Simple search API proposal, take 2

Wed Jan 10 01:57:49 PST 2007

2007/1/10, Stefan.Kost at nokia.com <Stefan.Kost at nokia.com>:
> hi,
>
> I'd like to share one use-case where I am not sure if this is covered by
> the proposal already. Some document centric app save documents as
> archives containing some structured data (e.g. a xml file) and some
> binaries. They might also leave out the binaries and just keep external
> references. When loading such a file later, some external references
> might be missing. Now it would rock if the application could just ask
> the desktop search engine if the files might eventualy just have been
> renamed or moved somewhere else.
> In my app I thought about storingstuff like filesize, md5sum and
> mimetype together with the name. This could serve as additional hint for
> the search. I belive filename + mimetype is quite good. If the external
> file has been updated in the meantime, both size and md5sum are likely
> to be different.

For the sake of concreteness let's consider an example to make sure I
understand correctly.

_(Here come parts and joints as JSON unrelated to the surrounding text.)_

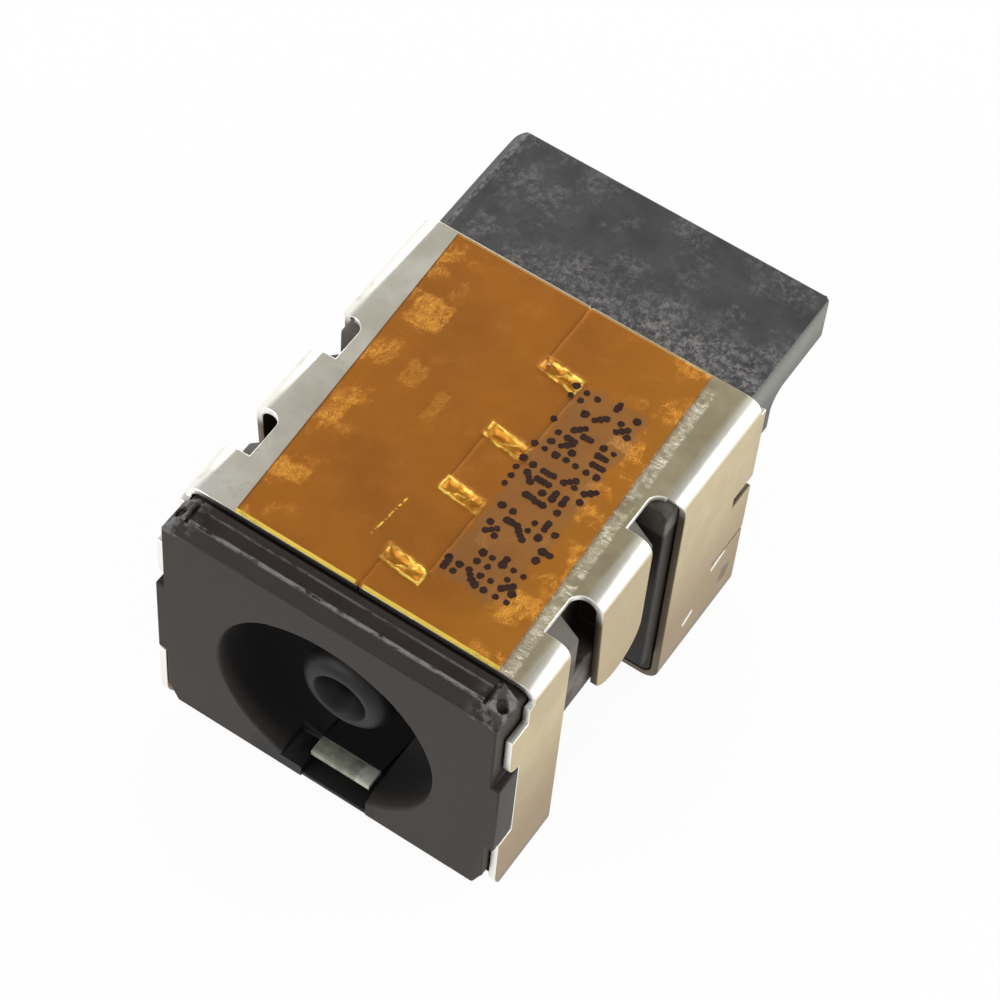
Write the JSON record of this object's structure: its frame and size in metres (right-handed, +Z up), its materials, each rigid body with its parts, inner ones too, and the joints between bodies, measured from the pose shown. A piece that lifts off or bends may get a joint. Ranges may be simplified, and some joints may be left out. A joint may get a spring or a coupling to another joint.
{
  "type": "dc barrel jack",
  "caption": "Small dc barrel jack: black housing in a folded shield shell with side fingers, centre post, spring contacts, tape on top and a roofed terminal block.",
  "frame": {"origin": "centre of the footprint, on the surface that the jack stands on", "axes": "X across the face, +Y from the face into the jack, Z up"},
  "size_m": [0.0094, 0.0142, 0.0082],
  "materials": {
    "black_plastic": "moulded black plastic, slightly greyed and scuffed",
    "dusty_plastic": "moulded black plastic with pale dust",
    "grey_plastic": "dark grey moulded plastic",
    "gold_plate": "plated copper alloy",
    "tin_plate": "plated spring strip, slightly dulled",
    "shell_plate": "plated sheet, satin, with a warm tint",
    "amber_film": "thin amber insulating film, creased over the seam"
  },
  "bodies": {
    "root": {"front_housing": "black_plastic", "terminal_block": "dusty_plastic", "centre_post": "grey_plastic", "signal_contact": "gold_plate", "inner_contact_left": "gold_plate", "inner_contact_right": "gold_plate", "ground_leaf_lower": "tin_plate", "ground_leaf_upper": "tin_plate", "shield_shell": "shell_plate", "tape": "amber_film"}
  },
  "joints": []
}
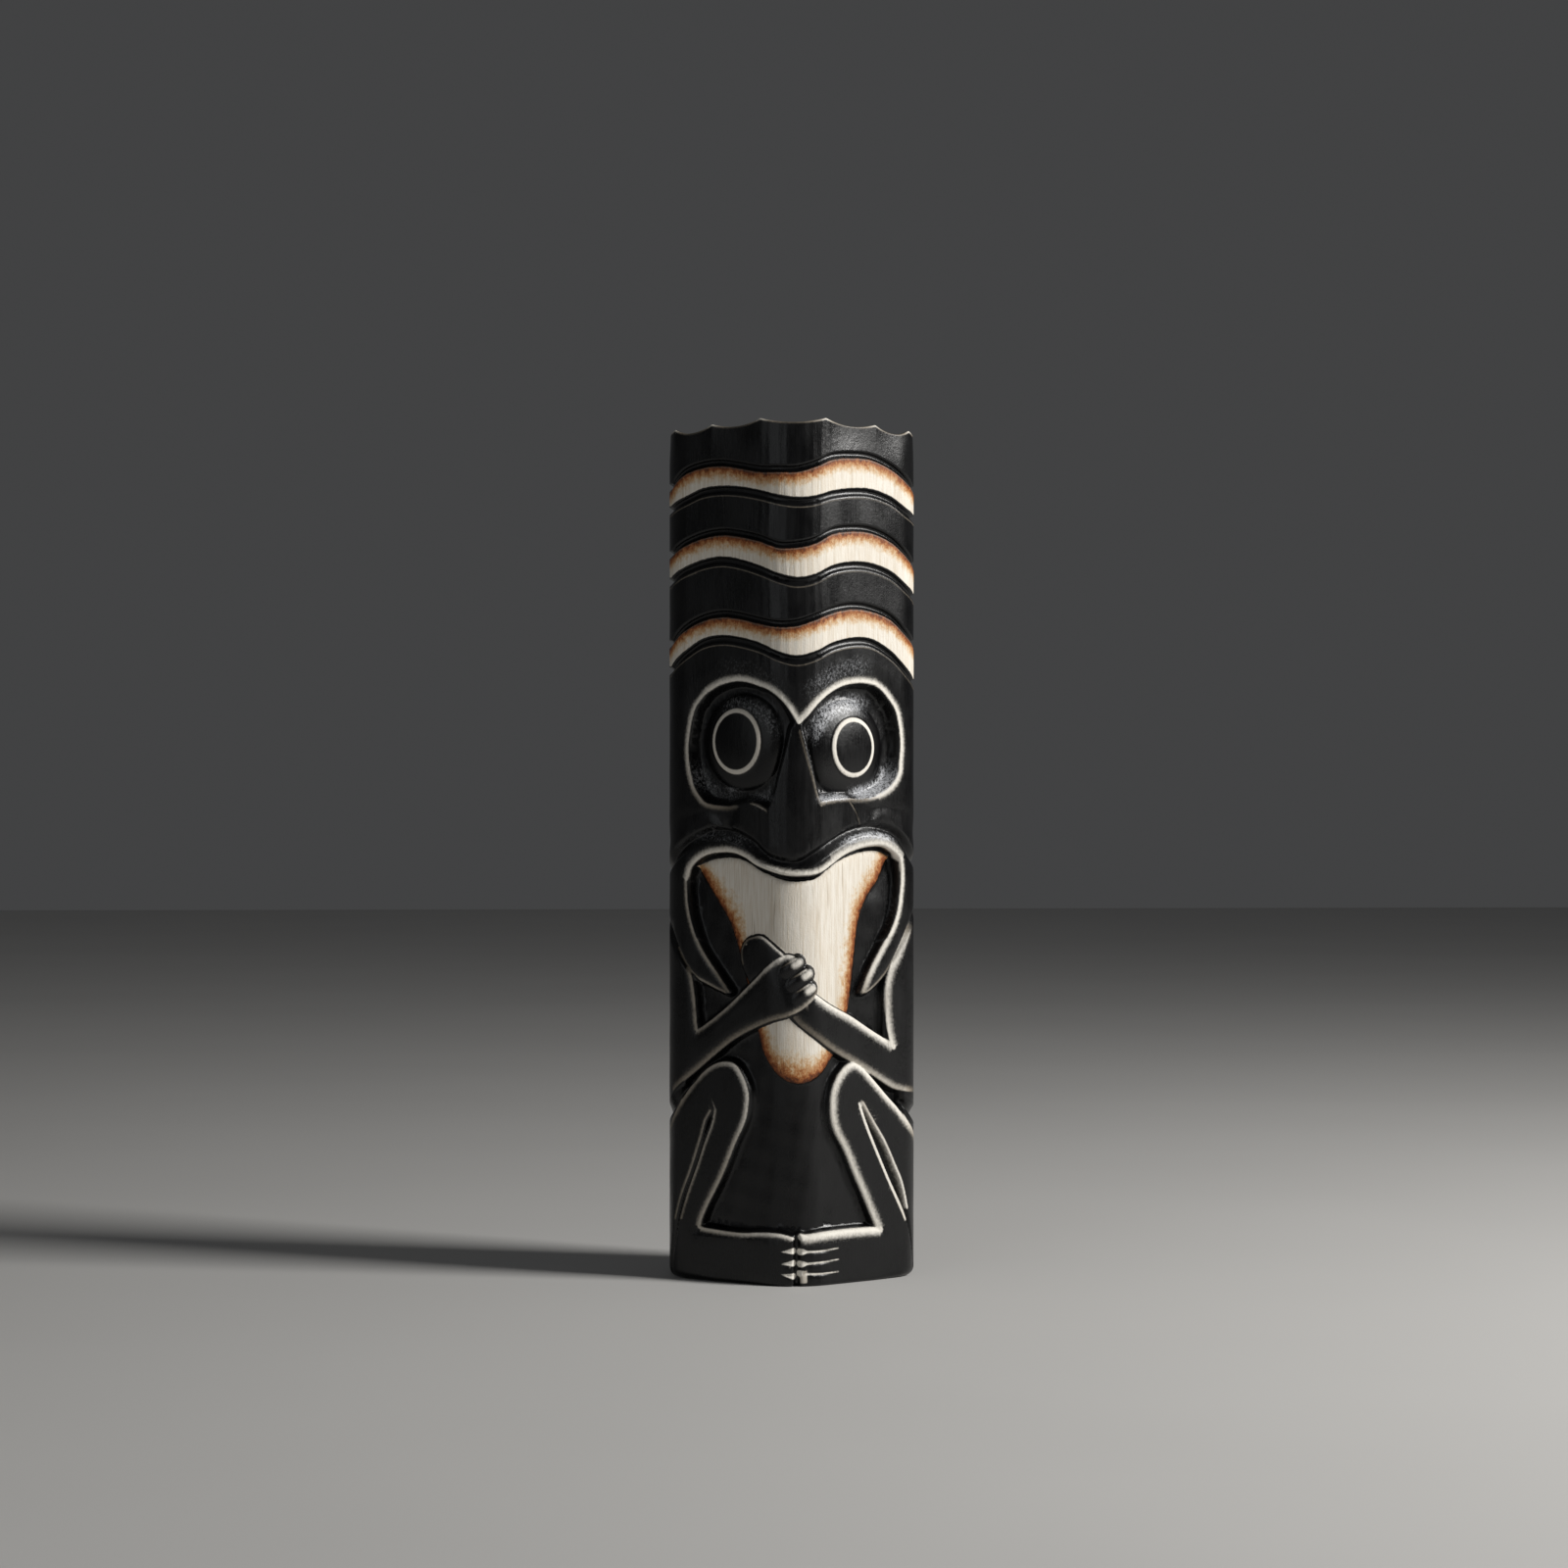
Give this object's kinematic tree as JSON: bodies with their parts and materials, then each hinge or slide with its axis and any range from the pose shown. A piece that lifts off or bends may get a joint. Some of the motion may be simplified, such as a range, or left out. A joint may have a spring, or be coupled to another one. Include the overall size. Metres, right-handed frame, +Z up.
{
  "type": "tribal statue",
  "caption": "Upright totem statue with a banded headdress, mask face, long hanging tongue, clasped hands and drawn-up legs; stands on its flat underside.",
  "frame": {"origin": "middle of the flat underside, in the middle of the part's width and depth", "axes": "+Z up, along the post; -Y the way the figure faces; +X to the figure's left, which is the right side of the picture"},
  "size_m": [0.144, 0.1066, 0.4997],
  "materials": {
    "painted_resin": "cast resin with a carved-wood surface; semi-gloss black paint, worn pale along the raised edges, with bare cream bands and tongue scorched orange-brown at their edges"
  },
  "bodies": {
    "root": {"statue": "painted_resin"}
  },
  "joints": []
}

Will a drawing program using svg's with refs to
external jpgs match your example?

If I understand correctly what you want to do is to track file
movement or changes to the jpgs in between different session for the
drawing app.

If a jpg is moved while your app isn't running you want to detect the
new location of the jpg when you start up/load image, right? Sounds
like a neat idea anyway :-)

If the search engine indexes md5+filesize+mime which I guess 99.99% of
the available ones does, you could as you say, search these fields to
find the file again.

> The proposal below looks like the search can be done without any ui
> poping up, which is good. Main open points I see are:
> * how will a query look like

A query will be XML block in a yet to be defined language. I have been
looking into a proposal for this, but I've yet to come up with
anything I actually like. Suggestions are welcome.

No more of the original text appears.